STORED DATA =>

** Begin **

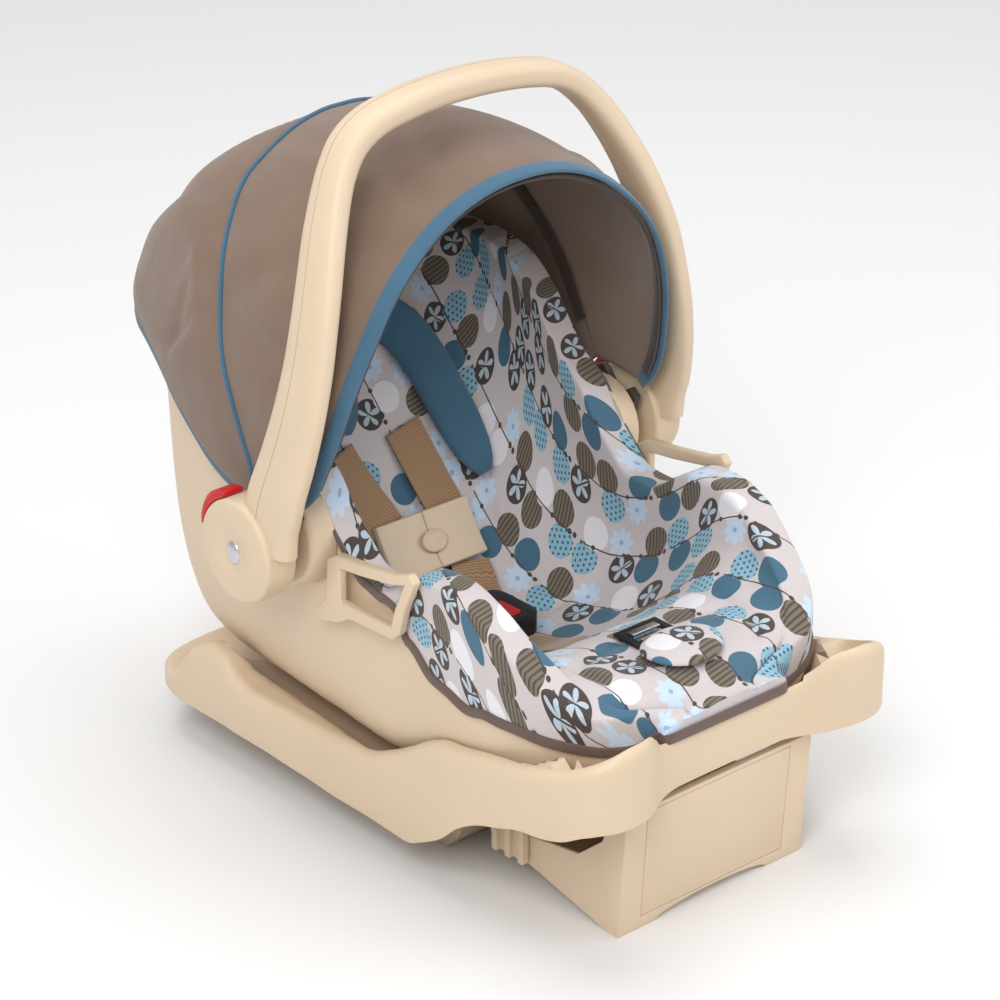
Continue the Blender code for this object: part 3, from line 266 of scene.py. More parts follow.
# %% Plastics and metal
def moulded(name, colour, roughness, grain=0.00005):
    finish = Finish(name, colour, roughness, Specular_IOR_Level=0.45)
    place = finish.place()
    broad = finish.noise(place, 9.0, 3.0)
    fine = finish.noise(place, 900.0, 2.0)
    finish.feed(Base_Color=broad.ramp(0.3, 0.7).mix([c * 0.955 for c in colour], colour),
                Roughness=broad * 0.10 + (roughness - 0.05))
    finish.bump(fine, grain, 0.5)
    return finish.material


TAN = (0.69, 0.545, 0.390)
tan_plastic = moulded("tan_moulding", TAN, 0.44)
dark_plastic = moulded("dark_moulding", (0.045, 0.036, 0.030), 0.5)
black_plastic = moulded("black_moulding", (0.012, 0.012, 0.013), 0.36, 0.00002)
red_plastic = moulded("red_moulding", (0.55, 0.010, 0.012), 0.34, 0.00002)
pan_plastic = moulded("pan_moulding", (0.52, 0.42, 0.31), 0.55)
liner_plastic = moulded("liner_moulding", (0.55, 0.50, 0.43), 0.6)


def plated_steel():
    finish = Finish("plated_steel", (0.62, 0.62, 0.64), 0.28, Metallic=1.0)
    scratch = finish.noise(finish.place(), 240.0, 4.0, 0.7)
    finish.feed(Roughness=scratch * 0.16 + 0.20)
    return finish.material


steel = plated_steel()
print("plastics and steel made")

# %% [markdown]
# ## Cloth for the canopy and its piping
# The canopy is a fine polyester poplin.  Up close it is a plain weave; further off it reads as a
# slightly cool brown that shifts with its wrinkles.  The weave is drawn on the cloth's own UV map,
# in metres, so that its threads follow the cloth, and a broad noise adds the small soft creases
# that are too fine to model.

# %% Canopy, piping, binding and webbing
def poplin(name, colour, roughness=0.82, pitch=0.0007, depth=0.00012, crease=0.0):
    finish = Finish(name, colour, roughness, Sheen_Weight=0.25, Sheen_Roughness=0.5,
                    Specular_IOR_Level=0.25)
    u, v, _ = finish.uv().parts()
    threads = finish.weave(u, v, pitch)
    cloudy = finish.noise(finish.place(), 26.0, 3.0)
    tone = cloudy.ramp(0.3, 0.7).mix([c * 0.90 for c in colour], colour)
    # painted shade: the colour darkens to four fifths of itself down in the weave's hollows between
    # threads
    painted_groove_shade = [c * 0.80 for c in colour]
    finish.feed(Base_Color=(threads.ramp(0.1, 0.8) * 0.75 + 0.25).mix(painted_groove_shade, tone))
    crumple = finish.noise(finish.place(), 17.0, 3.0)
    finish.bump(threads + crumple * crease, depth, 0.7)
    return finish.material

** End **

PROBLEM DESCRIPTION => Return all of the data precisely as it appears.

WRITTEN ANSWER =>
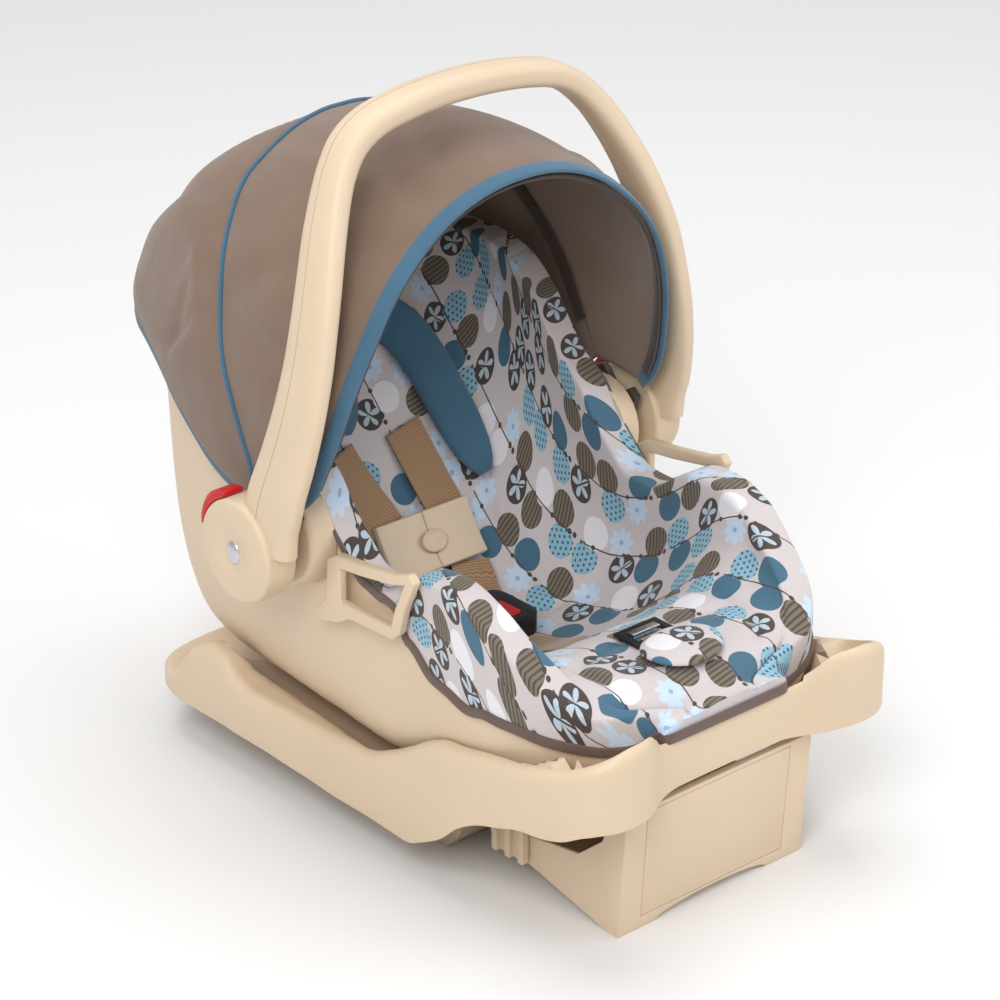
Continue the Blender code for this object: part 3, from line 266 of scene.py. More parts follow.
# %% Plastics and metal
def moulded(name, colour, roughness, grain=0.00005):
    finish = Finish(name, colour, roughness, Specular_IOR_Level=0.45)
    place = finish.place()
    broad = finish.noise(place, 9.0, 3.0)
    fine = finish.noise(place, 900.0, 2.0)
    finish.feed(Base_Color=broad.ramp(0.3, 0.7).mix([c * 0.955 for c in colour], colour),
                Roughness=broad * 0.10 + (roughness - 0.05))
    finish.bump(fine, grain, 0.5)
    return finish.material


TAN = (0.69, 0.545, 0.390)
tan_plastic = moulded("tan_moulding", TAN, 0.44)
dark_plastic = moulded("dark_moulding", (0.045, 0.036, 0.030), 0.5)
black_plastic = moulded("black_moulding", (0.012, 0.012, 0.013), 0.36, 0.00002)
red_plastic = moulded("red_moulding", (0.55, 0.010, 0.012), 0.34, 0.00002)
pan_plastic = moulded("pan_moulding", (0.52, 0.42, 0.31), 0.55)
liner_plastic = moulded("liner_moulding", (0.55, 0.50, 0.43), 0.6)


def plated_steel():
    finish = Finish("plated_steel", (0.62, 0.62, 0.64), 0.28, Metallic=1.0)
    scratch = finish.noise(finish.place(), 240.0, 4.0, 0.7)
    finish.feed(Roughness=scratch * 0.16 + 0.20)
    return finish.material


steel = plated_steel()
print("plastics and steel made")

# %% [markdown]
# ## Cloth for the canopy and its piping
# The canopy is a fine polyester poplin.  Up close it is a plain weave; further off it reads as a
# slightly cool brown that shifts with its wrinkles.  The weave is drawn on the cloth's own UV map,
# in metres, so that its threads follow the cloth, and a broad noise adds the small soft creases
# that are too fine to model.

# %% Canopy, piping, binding and webbing
def poplin(name, colour, roughness=0.82, pitch=0.0007, depth=0.00012, crease=0.0):
    finish = Finish(name, colour, roughness, Sheen_Weight=0.25, Sheen_Roughness=0.5,
                    Specular_IOR_Level=0.25)
    u, v, _ = finish.uv().parts()
    threads = finish.weave(u, v, pitch)
    cloudy = finish.noise(finish.place(), 26.0, 3.0)
    tone = cloudy.ramp(0.3, 0.7).mix([c * 0.90 for c in colour], colour)
    # painted shade: the colour darkens to four fifths of itself down in the weave's hollows between
    # threads
    painted_groove_shade = [c * 0.80 for c in colour]
    finish.feed(Base_Color=(threads.ramp(0.1, 0.8) * 0.75 + 0.25).mix(painted_groove_shade, tone))
    crumple = finish.noise(finish.place(), 17.0, 3.0)
    finish.bump(threads + crumple * crease, depth, 0.7)
    return finish.material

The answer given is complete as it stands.